## SUPPLIED MATERIAL
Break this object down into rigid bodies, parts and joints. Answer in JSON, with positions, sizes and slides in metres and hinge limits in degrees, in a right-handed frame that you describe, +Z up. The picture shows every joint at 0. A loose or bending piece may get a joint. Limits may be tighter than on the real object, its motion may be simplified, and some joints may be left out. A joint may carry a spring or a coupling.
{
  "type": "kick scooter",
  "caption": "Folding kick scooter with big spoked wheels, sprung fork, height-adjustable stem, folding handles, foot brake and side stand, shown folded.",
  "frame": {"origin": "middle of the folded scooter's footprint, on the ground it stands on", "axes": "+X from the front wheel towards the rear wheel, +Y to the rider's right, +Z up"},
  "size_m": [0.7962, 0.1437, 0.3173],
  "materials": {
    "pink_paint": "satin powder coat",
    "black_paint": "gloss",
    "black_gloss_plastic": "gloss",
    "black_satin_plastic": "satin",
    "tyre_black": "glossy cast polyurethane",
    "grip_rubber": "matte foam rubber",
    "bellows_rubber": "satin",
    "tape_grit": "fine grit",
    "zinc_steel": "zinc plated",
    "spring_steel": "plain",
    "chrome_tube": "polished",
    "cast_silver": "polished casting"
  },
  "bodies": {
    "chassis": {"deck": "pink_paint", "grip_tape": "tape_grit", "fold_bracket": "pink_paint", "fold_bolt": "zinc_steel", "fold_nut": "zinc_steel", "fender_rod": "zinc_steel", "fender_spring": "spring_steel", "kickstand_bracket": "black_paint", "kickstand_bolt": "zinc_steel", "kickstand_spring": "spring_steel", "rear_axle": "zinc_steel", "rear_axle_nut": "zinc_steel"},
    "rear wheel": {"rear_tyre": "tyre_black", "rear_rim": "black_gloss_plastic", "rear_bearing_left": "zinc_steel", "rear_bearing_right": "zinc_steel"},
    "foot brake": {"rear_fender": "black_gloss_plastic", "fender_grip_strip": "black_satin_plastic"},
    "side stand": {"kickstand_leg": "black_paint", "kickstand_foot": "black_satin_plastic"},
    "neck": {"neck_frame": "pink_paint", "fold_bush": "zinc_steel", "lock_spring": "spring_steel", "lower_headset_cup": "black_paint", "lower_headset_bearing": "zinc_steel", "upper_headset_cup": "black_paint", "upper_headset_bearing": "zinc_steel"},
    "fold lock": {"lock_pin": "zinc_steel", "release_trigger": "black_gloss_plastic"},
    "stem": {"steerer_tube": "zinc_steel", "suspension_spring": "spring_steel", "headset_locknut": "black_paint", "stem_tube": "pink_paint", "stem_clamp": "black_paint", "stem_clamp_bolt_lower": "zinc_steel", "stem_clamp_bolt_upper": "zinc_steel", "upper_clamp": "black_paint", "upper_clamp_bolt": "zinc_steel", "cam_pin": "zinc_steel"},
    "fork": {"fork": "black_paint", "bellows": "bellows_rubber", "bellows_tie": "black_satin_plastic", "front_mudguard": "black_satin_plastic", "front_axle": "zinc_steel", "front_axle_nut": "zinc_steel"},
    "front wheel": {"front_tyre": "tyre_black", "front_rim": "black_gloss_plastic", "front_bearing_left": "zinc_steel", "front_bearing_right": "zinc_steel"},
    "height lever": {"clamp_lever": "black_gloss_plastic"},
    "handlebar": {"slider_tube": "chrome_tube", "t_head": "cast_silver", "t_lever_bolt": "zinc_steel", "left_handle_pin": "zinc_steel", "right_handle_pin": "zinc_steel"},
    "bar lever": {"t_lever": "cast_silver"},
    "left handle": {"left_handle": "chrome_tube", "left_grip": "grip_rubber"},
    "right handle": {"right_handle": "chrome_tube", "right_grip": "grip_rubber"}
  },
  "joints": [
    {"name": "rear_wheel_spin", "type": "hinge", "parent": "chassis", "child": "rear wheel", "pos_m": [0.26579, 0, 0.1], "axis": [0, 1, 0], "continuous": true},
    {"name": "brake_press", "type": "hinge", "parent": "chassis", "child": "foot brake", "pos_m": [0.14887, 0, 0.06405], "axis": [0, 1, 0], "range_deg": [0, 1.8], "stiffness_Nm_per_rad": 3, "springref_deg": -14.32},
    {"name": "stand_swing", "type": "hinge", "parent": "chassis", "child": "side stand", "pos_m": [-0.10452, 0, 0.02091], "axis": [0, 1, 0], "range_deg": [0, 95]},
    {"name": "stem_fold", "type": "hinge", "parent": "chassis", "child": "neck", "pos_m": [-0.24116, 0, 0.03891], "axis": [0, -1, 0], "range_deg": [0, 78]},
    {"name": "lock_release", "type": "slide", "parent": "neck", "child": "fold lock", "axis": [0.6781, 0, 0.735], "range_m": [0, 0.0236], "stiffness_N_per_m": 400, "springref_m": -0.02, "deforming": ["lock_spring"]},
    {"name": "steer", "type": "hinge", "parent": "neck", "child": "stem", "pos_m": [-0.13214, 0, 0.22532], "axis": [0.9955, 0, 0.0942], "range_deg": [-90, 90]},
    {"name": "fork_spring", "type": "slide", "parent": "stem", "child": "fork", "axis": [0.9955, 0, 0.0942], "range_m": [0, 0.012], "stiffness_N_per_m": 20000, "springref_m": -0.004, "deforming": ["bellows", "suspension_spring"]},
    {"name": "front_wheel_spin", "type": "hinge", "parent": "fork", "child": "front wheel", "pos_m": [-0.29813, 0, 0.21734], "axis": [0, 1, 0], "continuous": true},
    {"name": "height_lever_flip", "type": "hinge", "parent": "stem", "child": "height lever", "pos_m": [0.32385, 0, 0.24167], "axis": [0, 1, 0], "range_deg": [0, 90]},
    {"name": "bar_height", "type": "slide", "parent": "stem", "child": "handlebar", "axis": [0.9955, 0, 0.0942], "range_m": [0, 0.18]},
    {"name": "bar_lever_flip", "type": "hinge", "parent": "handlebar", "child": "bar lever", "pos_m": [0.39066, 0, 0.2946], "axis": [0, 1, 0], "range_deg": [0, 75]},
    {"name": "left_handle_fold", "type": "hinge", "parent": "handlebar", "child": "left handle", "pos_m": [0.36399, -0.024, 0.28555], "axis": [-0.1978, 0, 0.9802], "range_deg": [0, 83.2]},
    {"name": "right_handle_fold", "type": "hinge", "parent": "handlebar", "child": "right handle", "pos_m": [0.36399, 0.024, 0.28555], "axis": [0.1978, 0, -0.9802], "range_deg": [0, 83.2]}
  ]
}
--
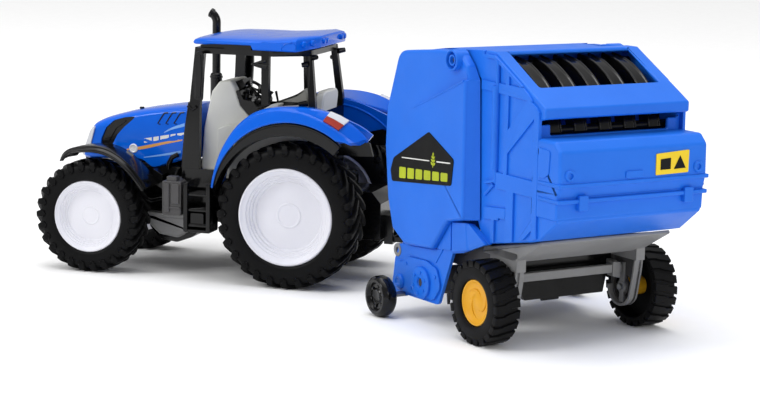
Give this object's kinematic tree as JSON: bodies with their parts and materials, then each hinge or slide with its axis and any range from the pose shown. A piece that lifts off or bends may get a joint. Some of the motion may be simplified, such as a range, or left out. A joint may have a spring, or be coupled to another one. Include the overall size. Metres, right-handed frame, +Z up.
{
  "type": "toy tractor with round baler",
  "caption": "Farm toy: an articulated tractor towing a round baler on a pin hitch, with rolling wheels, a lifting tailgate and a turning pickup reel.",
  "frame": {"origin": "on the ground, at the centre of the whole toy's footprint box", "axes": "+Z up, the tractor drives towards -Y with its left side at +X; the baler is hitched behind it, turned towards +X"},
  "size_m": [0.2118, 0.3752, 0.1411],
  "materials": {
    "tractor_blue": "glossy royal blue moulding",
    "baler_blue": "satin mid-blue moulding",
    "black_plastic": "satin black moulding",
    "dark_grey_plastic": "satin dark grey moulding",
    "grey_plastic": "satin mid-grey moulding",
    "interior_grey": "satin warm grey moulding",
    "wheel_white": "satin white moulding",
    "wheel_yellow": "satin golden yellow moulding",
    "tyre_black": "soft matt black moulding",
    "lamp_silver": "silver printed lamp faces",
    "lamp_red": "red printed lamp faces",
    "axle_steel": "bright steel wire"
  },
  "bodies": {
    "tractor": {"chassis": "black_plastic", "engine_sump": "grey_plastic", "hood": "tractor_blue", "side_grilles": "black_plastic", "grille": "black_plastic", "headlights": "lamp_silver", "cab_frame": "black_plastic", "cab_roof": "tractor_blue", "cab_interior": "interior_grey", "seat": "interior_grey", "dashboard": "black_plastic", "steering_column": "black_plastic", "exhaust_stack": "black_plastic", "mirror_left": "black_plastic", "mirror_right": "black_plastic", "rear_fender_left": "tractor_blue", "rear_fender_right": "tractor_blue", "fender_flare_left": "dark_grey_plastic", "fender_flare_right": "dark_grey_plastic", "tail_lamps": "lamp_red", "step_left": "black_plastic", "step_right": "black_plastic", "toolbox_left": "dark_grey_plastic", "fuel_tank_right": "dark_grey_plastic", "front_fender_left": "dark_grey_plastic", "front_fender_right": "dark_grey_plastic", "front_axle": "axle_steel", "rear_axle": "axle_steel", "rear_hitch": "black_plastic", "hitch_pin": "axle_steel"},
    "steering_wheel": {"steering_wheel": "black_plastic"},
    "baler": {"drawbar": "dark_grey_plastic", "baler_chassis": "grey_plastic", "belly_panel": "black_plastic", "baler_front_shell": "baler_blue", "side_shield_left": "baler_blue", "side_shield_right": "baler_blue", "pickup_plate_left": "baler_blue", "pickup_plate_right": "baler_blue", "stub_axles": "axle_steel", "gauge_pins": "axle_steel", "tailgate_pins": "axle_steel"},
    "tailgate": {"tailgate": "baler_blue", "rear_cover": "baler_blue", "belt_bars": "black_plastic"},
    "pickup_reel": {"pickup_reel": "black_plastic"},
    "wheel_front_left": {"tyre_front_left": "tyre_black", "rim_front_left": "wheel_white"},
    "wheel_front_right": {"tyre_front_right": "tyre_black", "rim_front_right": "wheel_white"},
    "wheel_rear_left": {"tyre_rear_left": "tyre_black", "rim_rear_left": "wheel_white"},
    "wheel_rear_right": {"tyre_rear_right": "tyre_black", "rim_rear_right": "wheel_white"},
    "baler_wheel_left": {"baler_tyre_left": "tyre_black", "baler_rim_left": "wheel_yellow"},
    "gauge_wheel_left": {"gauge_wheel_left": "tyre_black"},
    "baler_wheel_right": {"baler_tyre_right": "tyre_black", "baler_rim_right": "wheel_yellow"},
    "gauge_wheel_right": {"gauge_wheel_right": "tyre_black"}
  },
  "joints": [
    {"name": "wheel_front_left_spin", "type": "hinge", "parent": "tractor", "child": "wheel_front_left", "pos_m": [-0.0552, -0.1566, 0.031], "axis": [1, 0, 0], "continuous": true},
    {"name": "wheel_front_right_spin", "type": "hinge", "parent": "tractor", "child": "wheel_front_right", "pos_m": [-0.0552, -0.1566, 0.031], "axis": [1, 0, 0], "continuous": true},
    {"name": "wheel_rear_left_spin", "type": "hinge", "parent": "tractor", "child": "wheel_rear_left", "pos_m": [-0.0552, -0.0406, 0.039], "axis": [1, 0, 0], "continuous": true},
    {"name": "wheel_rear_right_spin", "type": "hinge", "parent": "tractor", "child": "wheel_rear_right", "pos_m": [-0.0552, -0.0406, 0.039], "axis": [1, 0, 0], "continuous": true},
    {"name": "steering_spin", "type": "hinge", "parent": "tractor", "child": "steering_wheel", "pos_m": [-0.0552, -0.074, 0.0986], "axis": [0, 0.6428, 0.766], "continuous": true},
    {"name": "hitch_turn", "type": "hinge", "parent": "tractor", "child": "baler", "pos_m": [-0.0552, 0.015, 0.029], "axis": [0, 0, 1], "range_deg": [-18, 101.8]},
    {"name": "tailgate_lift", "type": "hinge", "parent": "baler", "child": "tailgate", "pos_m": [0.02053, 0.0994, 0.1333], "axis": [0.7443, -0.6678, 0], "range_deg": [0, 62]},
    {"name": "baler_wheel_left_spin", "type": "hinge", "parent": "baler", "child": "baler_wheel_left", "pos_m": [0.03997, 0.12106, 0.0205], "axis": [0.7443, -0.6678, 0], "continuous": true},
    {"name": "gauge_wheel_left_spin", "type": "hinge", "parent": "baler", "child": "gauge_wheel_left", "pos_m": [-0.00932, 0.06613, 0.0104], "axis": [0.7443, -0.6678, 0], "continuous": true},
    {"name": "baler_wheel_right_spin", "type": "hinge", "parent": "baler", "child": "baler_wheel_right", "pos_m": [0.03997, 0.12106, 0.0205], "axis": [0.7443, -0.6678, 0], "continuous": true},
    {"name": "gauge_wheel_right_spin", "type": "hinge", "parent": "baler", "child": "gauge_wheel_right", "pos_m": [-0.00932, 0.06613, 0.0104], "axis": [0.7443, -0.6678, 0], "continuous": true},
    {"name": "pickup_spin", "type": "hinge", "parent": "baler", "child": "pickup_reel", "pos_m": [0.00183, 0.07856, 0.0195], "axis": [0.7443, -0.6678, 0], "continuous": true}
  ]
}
* * *
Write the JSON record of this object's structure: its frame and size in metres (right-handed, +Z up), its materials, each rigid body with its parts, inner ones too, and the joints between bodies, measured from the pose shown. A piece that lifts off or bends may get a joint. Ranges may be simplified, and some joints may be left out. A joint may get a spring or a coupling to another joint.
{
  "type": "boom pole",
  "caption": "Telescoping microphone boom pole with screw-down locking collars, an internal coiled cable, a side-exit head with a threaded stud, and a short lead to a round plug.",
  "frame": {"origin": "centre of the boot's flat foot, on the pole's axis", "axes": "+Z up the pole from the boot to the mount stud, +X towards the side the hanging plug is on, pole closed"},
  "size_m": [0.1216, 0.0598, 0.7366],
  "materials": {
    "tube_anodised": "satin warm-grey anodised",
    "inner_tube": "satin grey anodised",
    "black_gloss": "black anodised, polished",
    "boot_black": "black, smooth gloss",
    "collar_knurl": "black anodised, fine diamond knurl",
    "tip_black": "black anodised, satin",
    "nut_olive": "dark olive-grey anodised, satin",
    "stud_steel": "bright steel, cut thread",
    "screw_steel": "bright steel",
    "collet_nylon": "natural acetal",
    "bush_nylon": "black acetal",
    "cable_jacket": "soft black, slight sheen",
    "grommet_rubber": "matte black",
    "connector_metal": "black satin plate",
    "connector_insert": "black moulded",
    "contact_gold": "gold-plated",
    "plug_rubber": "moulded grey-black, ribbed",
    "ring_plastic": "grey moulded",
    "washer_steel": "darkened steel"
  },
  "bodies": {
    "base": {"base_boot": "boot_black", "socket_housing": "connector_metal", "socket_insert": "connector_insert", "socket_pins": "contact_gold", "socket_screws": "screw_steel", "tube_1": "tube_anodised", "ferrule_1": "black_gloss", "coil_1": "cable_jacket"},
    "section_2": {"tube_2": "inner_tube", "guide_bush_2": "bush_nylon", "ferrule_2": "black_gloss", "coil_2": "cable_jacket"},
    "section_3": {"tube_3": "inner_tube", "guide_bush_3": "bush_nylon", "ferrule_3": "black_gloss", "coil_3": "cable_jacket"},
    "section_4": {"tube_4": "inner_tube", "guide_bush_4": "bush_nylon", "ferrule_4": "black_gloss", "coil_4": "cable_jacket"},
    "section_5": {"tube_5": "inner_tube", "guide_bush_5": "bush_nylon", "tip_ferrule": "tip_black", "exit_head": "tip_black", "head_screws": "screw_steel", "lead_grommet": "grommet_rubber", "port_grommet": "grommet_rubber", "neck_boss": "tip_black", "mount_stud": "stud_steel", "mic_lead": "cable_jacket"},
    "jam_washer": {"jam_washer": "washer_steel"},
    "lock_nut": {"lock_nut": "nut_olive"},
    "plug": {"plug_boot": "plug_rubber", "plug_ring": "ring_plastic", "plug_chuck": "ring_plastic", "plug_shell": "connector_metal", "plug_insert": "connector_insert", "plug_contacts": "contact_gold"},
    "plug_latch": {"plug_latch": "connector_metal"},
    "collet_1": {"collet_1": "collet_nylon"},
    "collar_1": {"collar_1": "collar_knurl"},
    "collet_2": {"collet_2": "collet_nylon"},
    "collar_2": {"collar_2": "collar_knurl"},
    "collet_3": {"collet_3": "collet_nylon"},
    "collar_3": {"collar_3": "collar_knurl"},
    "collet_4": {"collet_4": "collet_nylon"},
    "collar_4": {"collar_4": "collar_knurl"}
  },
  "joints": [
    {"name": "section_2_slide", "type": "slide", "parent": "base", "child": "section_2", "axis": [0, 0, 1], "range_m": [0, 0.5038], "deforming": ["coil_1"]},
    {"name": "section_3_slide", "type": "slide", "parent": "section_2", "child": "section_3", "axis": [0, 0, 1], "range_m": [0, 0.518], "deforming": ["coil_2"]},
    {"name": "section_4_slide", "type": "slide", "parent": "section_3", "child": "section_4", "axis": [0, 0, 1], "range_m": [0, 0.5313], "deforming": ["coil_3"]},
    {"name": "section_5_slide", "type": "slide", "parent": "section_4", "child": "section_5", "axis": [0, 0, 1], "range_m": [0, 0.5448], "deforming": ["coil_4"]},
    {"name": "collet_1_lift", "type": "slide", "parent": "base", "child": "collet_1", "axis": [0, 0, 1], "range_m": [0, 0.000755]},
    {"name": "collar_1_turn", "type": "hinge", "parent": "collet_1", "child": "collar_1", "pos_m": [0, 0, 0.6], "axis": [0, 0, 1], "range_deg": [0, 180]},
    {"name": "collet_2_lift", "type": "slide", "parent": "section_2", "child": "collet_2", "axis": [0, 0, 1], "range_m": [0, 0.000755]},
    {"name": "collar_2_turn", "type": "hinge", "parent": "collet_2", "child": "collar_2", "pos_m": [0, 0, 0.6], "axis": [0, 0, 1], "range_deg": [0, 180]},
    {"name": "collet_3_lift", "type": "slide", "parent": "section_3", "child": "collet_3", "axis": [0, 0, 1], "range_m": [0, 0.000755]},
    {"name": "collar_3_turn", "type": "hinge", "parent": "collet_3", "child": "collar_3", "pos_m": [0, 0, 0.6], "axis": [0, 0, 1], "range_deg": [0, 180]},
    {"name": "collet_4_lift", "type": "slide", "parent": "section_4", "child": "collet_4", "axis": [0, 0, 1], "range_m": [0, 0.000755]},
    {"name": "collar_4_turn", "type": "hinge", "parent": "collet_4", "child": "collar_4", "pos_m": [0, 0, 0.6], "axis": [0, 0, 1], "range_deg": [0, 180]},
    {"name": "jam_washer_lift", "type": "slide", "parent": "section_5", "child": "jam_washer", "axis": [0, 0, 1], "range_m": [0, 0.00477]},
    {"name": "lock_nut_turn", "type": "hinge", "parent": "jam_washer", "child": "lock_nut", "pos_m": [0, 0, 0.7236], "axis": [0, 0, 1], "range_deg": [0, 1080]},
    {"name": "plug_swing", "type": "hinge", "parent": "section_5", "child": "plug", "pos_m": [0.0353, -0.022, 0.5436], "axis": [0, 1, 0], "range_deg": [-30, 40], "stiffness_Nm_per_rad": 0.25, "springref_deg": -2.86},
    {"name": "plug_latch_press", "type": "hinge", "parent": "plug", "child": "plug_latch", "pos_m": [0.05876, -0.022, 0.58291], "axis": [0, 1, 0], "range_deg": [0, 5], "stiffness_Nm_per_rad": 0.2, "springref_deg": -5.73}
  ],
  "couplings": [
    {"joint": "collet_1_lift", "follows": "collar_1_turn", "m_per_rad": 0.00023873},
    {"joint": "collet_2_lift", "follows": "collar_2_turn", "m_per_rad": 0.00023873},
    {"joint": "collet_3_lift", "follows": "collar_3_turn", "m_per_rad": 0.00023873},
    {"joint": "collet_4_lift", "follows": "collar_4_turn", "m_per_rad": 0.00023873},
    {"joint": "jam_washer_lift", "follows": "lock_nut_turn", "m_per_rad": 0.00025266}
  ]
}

## TASK GOAL
Gather all lines from the listing above in which "this" occurs.

## RESPONSE TO THE TASK
Break this object down into rigid bodies, parts and joints. Answer in JSON, with positions, sizes and slides in metres and hinge limits in degrees, in a right-handed frame that you describe, +Z up. The picture shows every joint at 0. A loose or bending piece may get a joint. Limits may be tighter than on the real object, its motion may be simplified, and some joints may be left out. A joint may carry a spring or a coupling.
Give this object's kinematic tree as JSON: bodies with their parts and materials, then each hinge or slide with its axis and any range from the pose shown. A piece that lifts off or bends may get a joint. Some of the motion may be simplified, such as a range, or left out. A joint may have a spring, or be coupled to another one. Include the overall size. Metres, right-handed frame, +Z up.
Write the JSON record of this object's structure: its frame and size in metres (right-handed, +Z up), its materials, each rigid body with its parts, inner ones too, and the joints between bodies, measured from the pose shown. A piece that lifts off or bends may get a joint. Ranges may be simplified, and some joints may be left out. A joint may get a spring or a coupling to another joint.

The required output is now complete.